(Records that describe objects)

--*--

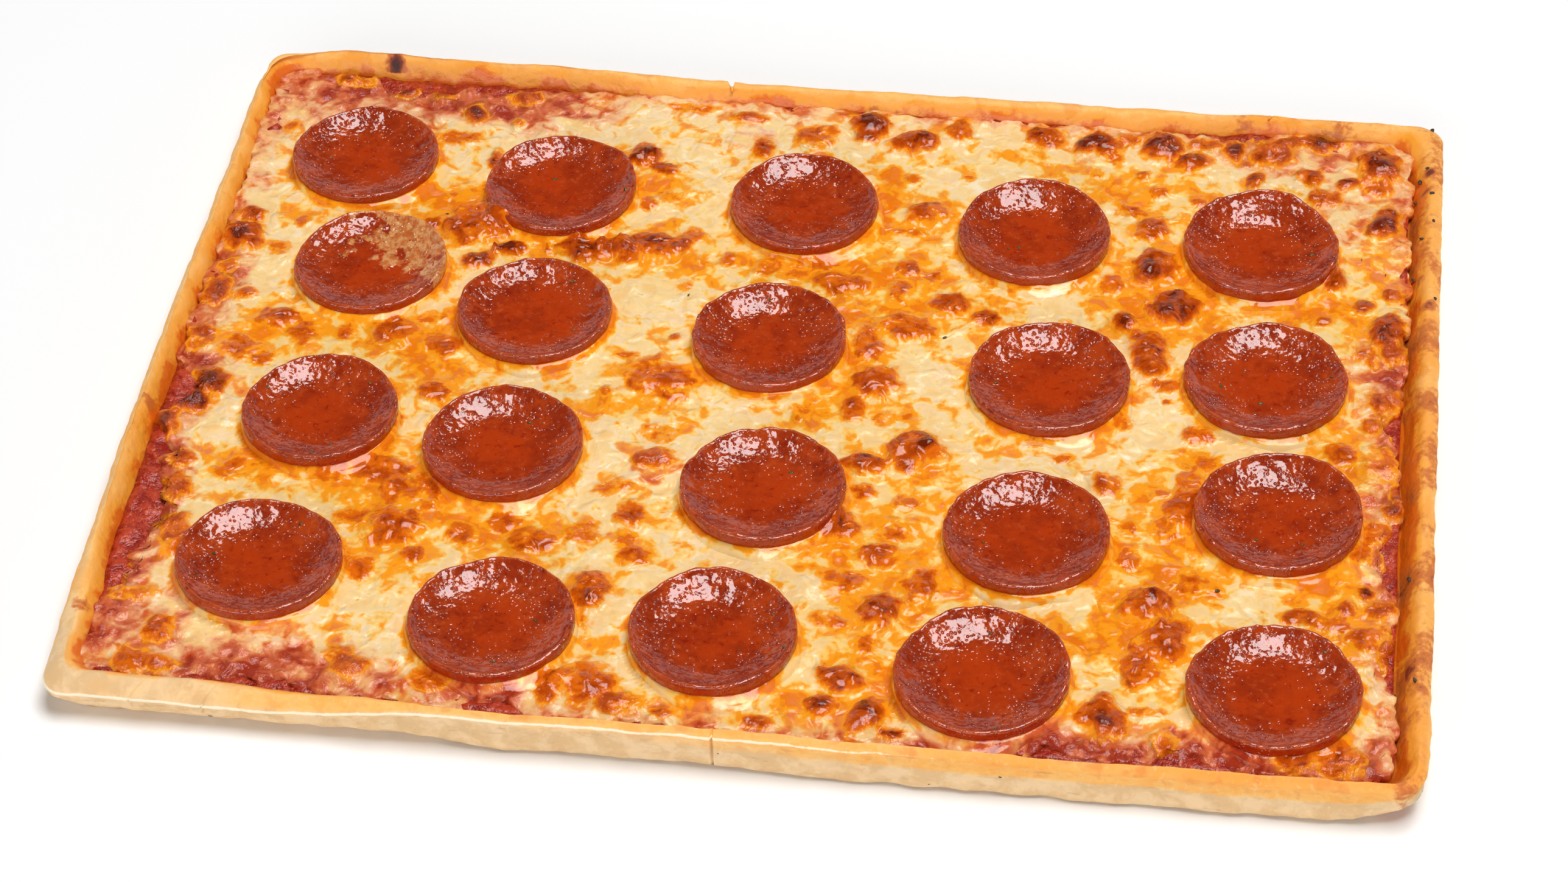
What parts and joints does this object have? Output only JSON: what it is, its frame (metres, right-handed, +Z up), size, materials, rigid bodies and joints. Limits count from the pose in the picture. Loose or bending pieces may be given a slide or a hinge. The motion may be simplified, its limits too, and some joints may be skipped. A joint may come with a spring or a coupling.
{
  "type": "hot honey pepperoni pizza",
  "caption": "Rectangular thin-crust pizza with melted cheese and cupped, honey-glazed pepperoni slices.",
  "frame": {"origin": "centre of the pizza's outline, on the flat underside of the crust", "axes": "+X along the long side to the right, +Y to the back, +Z up out of the toppings; the pale front side of the crust faces -Y"},
  "size_m": [0.3602, 0.2754, 0.0174],
  "materials": {
    "crust": "dry baked dough, golden on the rim and pale on the sides",
    "sauce": "wet cooked tomato sauce",
    "cheese": "melted cheese with oil stains and browned blisters",
    "pepperoni": "wet cured sausage under a honey glaze"
  },
  "bodies": {
    "root": {"crust": "crust", "sauce": "sauce", "cheese": "cheese", "pepperoni_01": "pepperoni", "pepperoni_02": "pepperoni", "pepperoni_03": "pepperoni", "pepperoni_04": "pepperoni", "pepperoni_05": "pepperoni", "pepperoni_06": "pepperoni", "pepperoni_07": "pepperoni", "pepperoni_08": "pepperoni", "pepperoni_09": "pepperoni", "pepperoni_10": "pepperoni", "pepperoni_11": "pepperoni", "pepperoni_12": "pepperoni", "pepperoni_13": "pepperoni", "pepperoni_14": "pepperoni", "pepperoni_15": "pepperoni", "pepperoni_16": "pepperoni", "pepperoni_17": "pepperoni", "pepperoni_18": "pepperoni", "pepperoni_19": "pepperoni", "pepperoni_20": "pepperoni"}
  },
  "joints": []
}
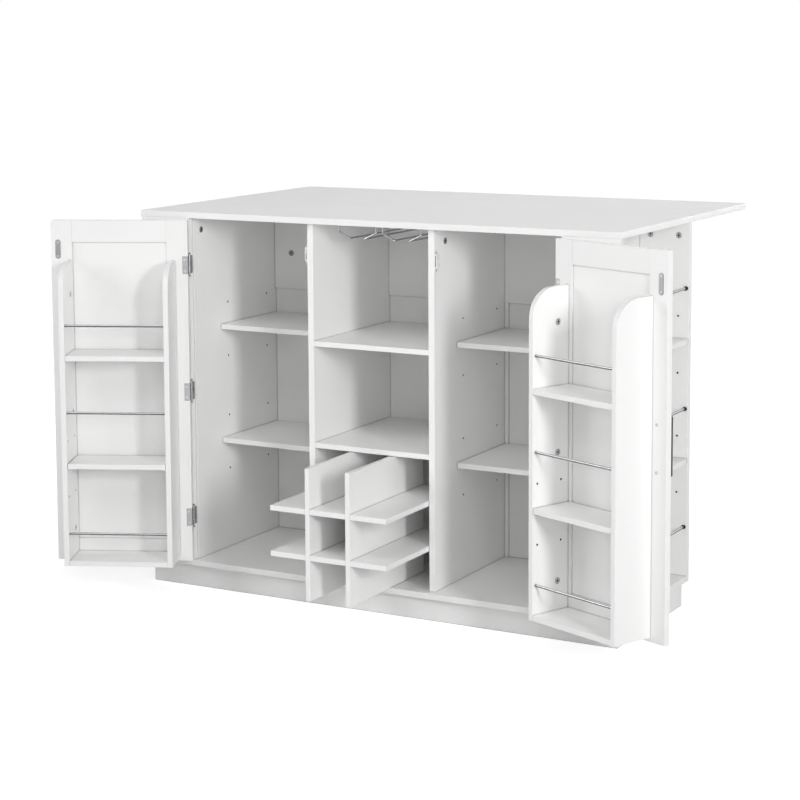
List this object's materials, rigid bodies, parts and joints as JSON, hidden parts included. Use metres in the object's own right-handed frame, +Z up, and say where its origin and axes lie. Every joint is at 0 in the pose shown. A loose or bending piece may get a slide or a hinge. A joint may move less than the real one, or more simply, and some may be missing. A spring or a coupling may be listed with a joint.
{
  "type": "drop leaf kitchen island",
  "caption": "White kitchen island with a raised drop leaf, two open rack doors, open end racks, shelves, wire glass hangers and a slide-out bottle rack.",
  "frame": {"origin": "on the floor under the middle of the cabinet, on the underside of the plinth's middle cross board", "axes": "+X to the right seen from the front, +Y to the back where the leaf is, +Z up; the doors and the bottle rack are open"},
  "size_m": [1.5812, 1.0234, 0.92],
  "materials": {
    "white_board": "white satin laminate on board",
    "worktop": "white satin laminate on board",
    "chrome": "polished",
    "steel": "nickel plated, satin",
    "black_metal": "black lacquer, satin",
    "white_plastic": "moulded, matt"
  },
  "bodies": {
    "cabinet": {"top_panel": "worktop", "bottom_panel": "white_board", "plinth_long_boards": "white_board", "plinth_cross_boards": "white_board", "left_partition": "white_board", "right_partition": "white_board", "left_divider": "white_board", "right_divider": "white_board", "left_front_panel": "white_board", "right_front_panel": "white_board", "left_rear_panel": "white_board", "right_rear_panel": "white_board", "upper_back_rail": "white_board", "back_panel": "white_board", "back_batten": "white_board", "left_bay_shelves": "white_board", "centre_bay_shelves": "white_board", "right_bay_shelves": "white_board", "left_rack_shelves": "white_board", "right_rack_shelves": "white_board", "left_rack_rails": "chrome", "right_rack_rails": "chrome", "shelf_pins": "steel", "cam_locks": "steel", "rack_cam_locks": "steel", "door_catches": "white_plastic", "frame_hinge_leaves": "steel", "door_hinge_pins": "steel", "left_glass_hanger": "chrome", "right_glass_hanger": "chrome", "top_hinge_plates": "steel", "leaf_hinge_pins": "steel", "bracket_plates": "steel"},
    "left_door": {"left_door_panel": "white_board", "left_door_stiles": "white_board", "left_door_rails": "white_board", "left_door_rack_sides": "white_board", "left_door_rack_shelves": "white_board", "left_door_rack_rails": "chrome", "left_door_fittings": "steel", "left_door_handle": "black_metal", "left_strike_plate": "steel", "left_door_hinge_leaves": "steel"},
    "right_door": {"right_door_panel": "white_board", "right_door_stiles": "white_board", "right_door_rails": "white_board", "right_door_rack_sides": "white_board", "right_door_rack_shelves": "white_board", "right_door_rack_rails": "chrome", "right_door_fittings": "steel", "right_door_handle": "black_metal", "right_strike_plate": "steel", "right_door_hinge_leaves": "steel"},
    "bottle_rack": {"bottle_rack_uprights": "white_board", "bottle_rack_shelves": "white_board"},
    "leaf": {"leaf_panel": "worktop", "leaf_hinge_plates": "steel", "bracket_arms": "steel"},
    "braces": {"leaf_braces": "steel"}
  },
  "joints": [
    {"name": "left_door_hinge", "type": "hinge", "parent": "cabinet", "child": "left_door", "pos_m": [-0.48555, -0.2165, 0.487], "axis": [0, 0, 1], "range_deg": [-10, 155.5]},
    {"name": "right_door_hinge", "type": "hinge", "parent": "cabinet", "child": "right_door", "pos_m": [0.48555, -0.2165, 0.487], "axis": [0, 0, 1], "range_deg": [-158, 10]},
    {"name": "bottle_rack_slide", "type": "slide", "parent": "cabinet", "child": "bottle_rack", "axis": [0, 1, 0], "range_m": [-0.04, 0.202]},
    {"name": "leaf_fold", "type": "hinge", "parent": "cabinet", "child": "leaf", "pos_m": [0, 0.216, 0.9018], "axis": [-1, 0, 0], "range_deg": [0, 90]},
    {"name": "brace_fold", "type": "hinge", "parent": "cabinet", "child": "braces", "pos_m": [0, 0.191, 0.7752], "axis": [-1, 0, 0], "range_deg": [0, 125.32]}
  ],
  "couplings": [
    {"joint": "brace_fold", "follows": "leaf_fold", "ratio": 1.3913}
  ]
}
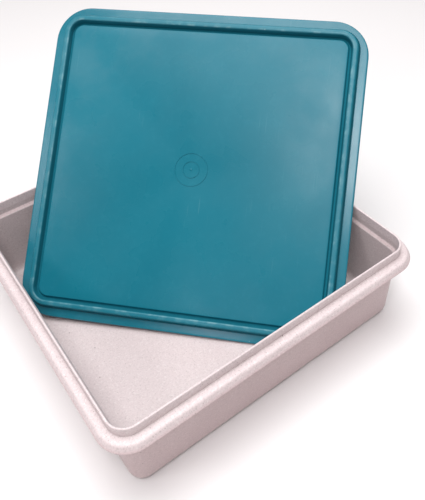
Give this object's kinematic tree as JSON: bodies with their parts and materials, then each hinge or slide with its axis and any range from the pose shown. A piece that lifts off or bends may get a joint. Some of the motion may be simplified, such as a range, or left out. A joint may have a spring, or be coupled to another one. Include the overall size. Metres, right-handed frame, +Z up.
{
  "type": "square food storage tub with press-on lid",
  "caption": "Shallow square plastic food tub with a flanged rim, and a flat press-on seal lid standing in it and leaning back on the rim.",
  "frame": {"origin": "middle of the tub's flat underside", "axes": "+Z up, X and Y along the tub's sides; the lid stands diagonally in the tub and leans back towards +X +Y"},
  "size_m": [0.3082, 0.3075, 0.1752],
  "materials": {
    "tub_plastic": "satin moulded plastic with a fine granite speckle",
    "lid_plastic": "soft satin sheen, flexible moulded plastic with light scuffs"
  },
  "bodies": {
    "tub": {"tub": "tub_plastic"},
    "seal_lid": {"seal_lid": "lid_plastic"}
  },
  "joints": [
    {"name": "lid_lift", "type": "slide", "parent": "tub", "child": "seal_lid", "axis": [0, 0, 1], "range_m": [0, 0.15]}
  ]
}
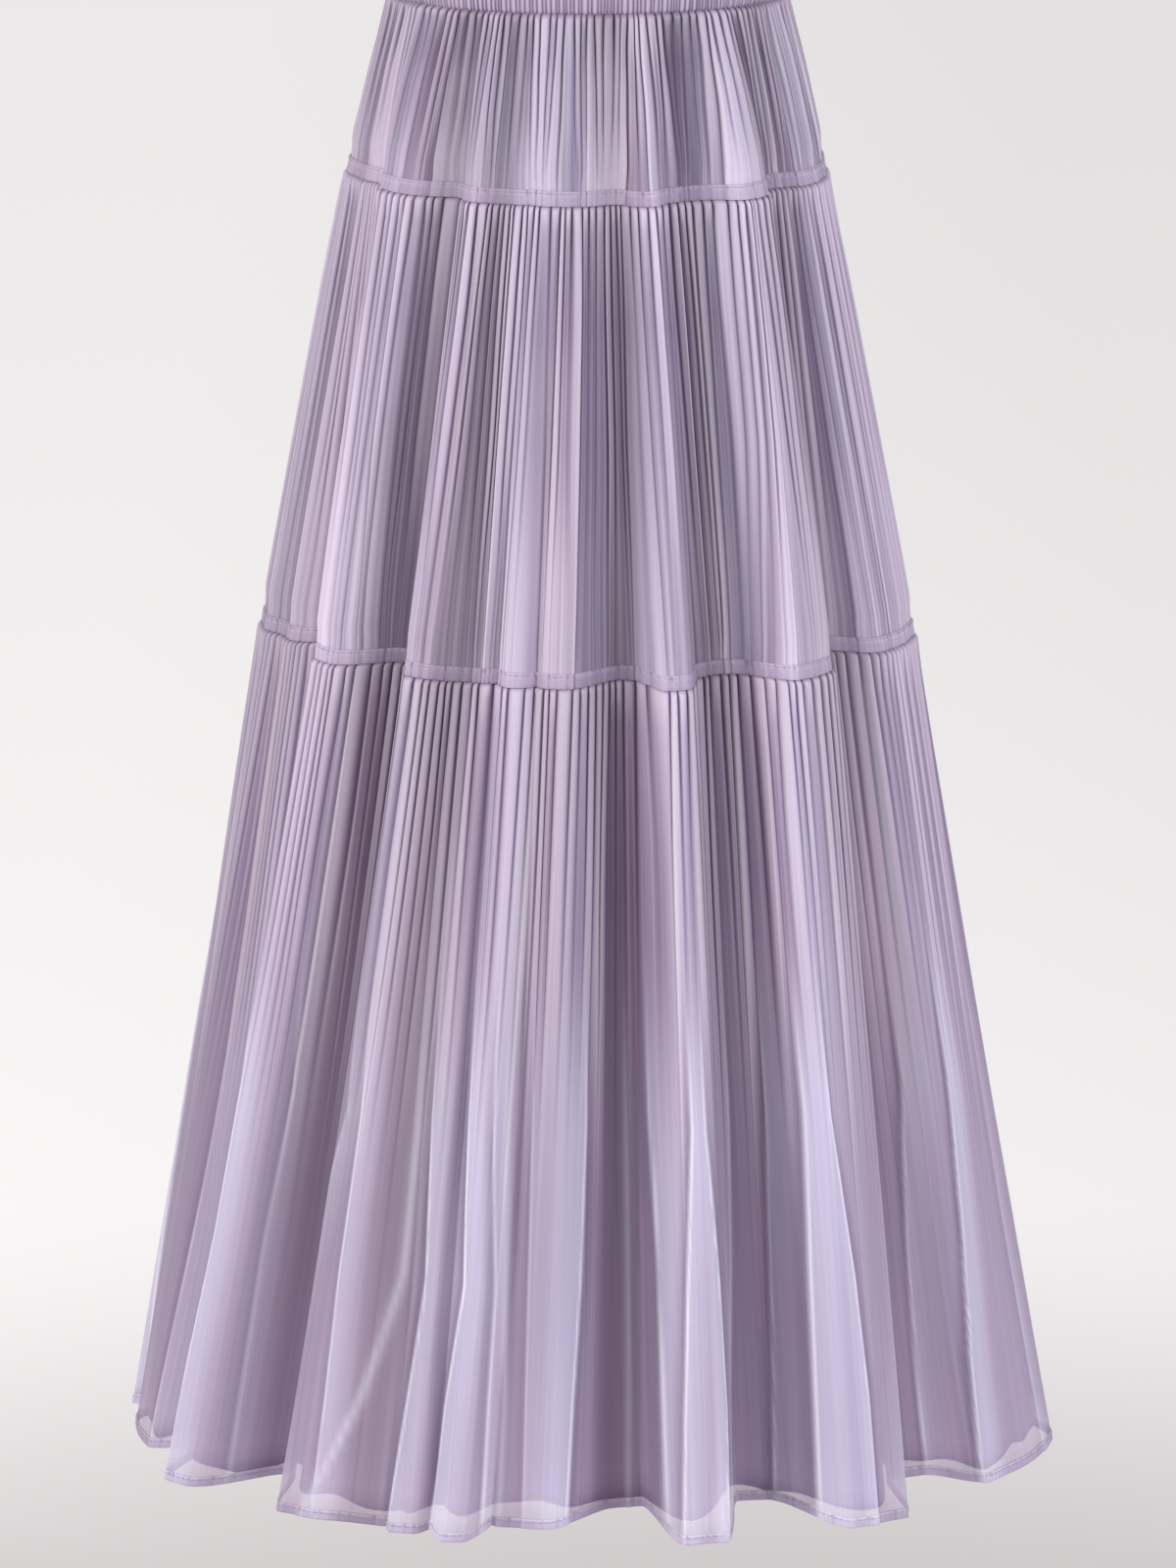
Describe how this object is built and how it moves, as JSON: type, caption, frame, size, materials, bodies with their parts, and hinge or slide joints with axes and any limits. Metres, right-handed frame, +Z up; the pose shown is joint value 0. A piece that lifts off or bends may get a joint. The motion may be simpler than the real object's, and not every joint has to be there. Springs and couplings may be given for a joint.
{
  "type": "tiered maxi skirt",
  "caption": "Ankle-length skirt with an elastic waistband, gathered sheer tiers that widen to the hem, and a plain A-line lining, hollow and hanging as worn.",
  "frame": {"origin": "centre of the waist opening, at half the height of the waistband", "axes": "+Z up, from the hem to the waist; -Y is the front that the picture shows, and +X is to the picture's right"},
  "size_m": [0.6047, 0.4943, 0.9856],
  "materials": {
    "chiffon": "sheer lavender chiffon, matte with a soft sheen",
    "casing": "lavender chiffon, finely shirred over elastic",
    "lining": "opaque lavender lining, soft satin"
  },
  "bodies": {
    "root": {"waistband_front": "casing", "tier_1_front": "chiffon", "tier_2_front": "chiffon", "tier_3_front": "chiffon", "tier_1_seam_band_front": "chiffon", "tier_2_seam_band_front": "chiffon", "hem_front": "chiffon", "lining_front": "lining", "waistband_back": "casing", "tier_1_back": "chiffon", "tier_2_back": "chiffon", "tier_3_back": "chiffon", "tier_1_seam_band_back": "chiffon", "tier_2_seam_band_back": "chiffon", "hem_back": "chiffon", "lining_back": "lining"}
  },
  "joints": []
}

--*--

**Request**:
In the material above, find each line that contains the word "type", and select it.

**Task result**:
  "type": "hot honey pepperoni pizza",
  "type": "drop leaf kitchen island",
    {"name": "left_door_hinge", "type": "hinge", "parent": "cabinet", "child": "left_door", "pos_m": [-0.48555, -0.2165, 0.487], "axis": [0, 0, 1], "range_deg": [-10, 155.5]},
    {"name": "right_door_hinge", "type": "hinge", "parent": "cabinet", "child": "right_door", "pos_m": [0.48555, -0.2165, 0.487], "axis": [0, 0, 1], "range_deg": [-158, 10]},
    {"name": "bottle_rack_slide", "type": "slide", "parent": "cabinet", "child": "bottle_rack", "axis": [0, 1, 0], "range_m": [-0.04, 0.202]},
    {"name": "leaf_fold", "type": "hinge", "parent": "cabinet", "child": "leaf", "pos_m": [0, 0.216, 0.9018], "axis": [-1, 0, 0], "range_deg": [0, 90]},
    {"name": "brace_fold", "type": "hinge", "parent": "cabinet", "child": "braces", "pos_m": [0, 0.191, 0.7752], "axis": [-1, 0, 0], "range_deg": [0, 125.32]}
  "type": "square food storage tub with press-on lid",
    {"name": "lid_lift", "type": "slide", "parent": "tub", "child": "seal_lid", "axis": [0, 0, 1], "range_m": [0, 0.15]}
Describe how this object is built and how it moves, as JSON: type, caption, frame, size, materials, bodies with their parts, and hinge or slide joints with axes and any limits. Metres, right-handed frame, +Z up; the pose shown is joint value 0. A piece that lifts off or bends may get a joint. The motion may be simpler than the real object's, and not every joint has to be there. Springs and couplings may be given for a joint.
  "type": "tiered maxi skirt",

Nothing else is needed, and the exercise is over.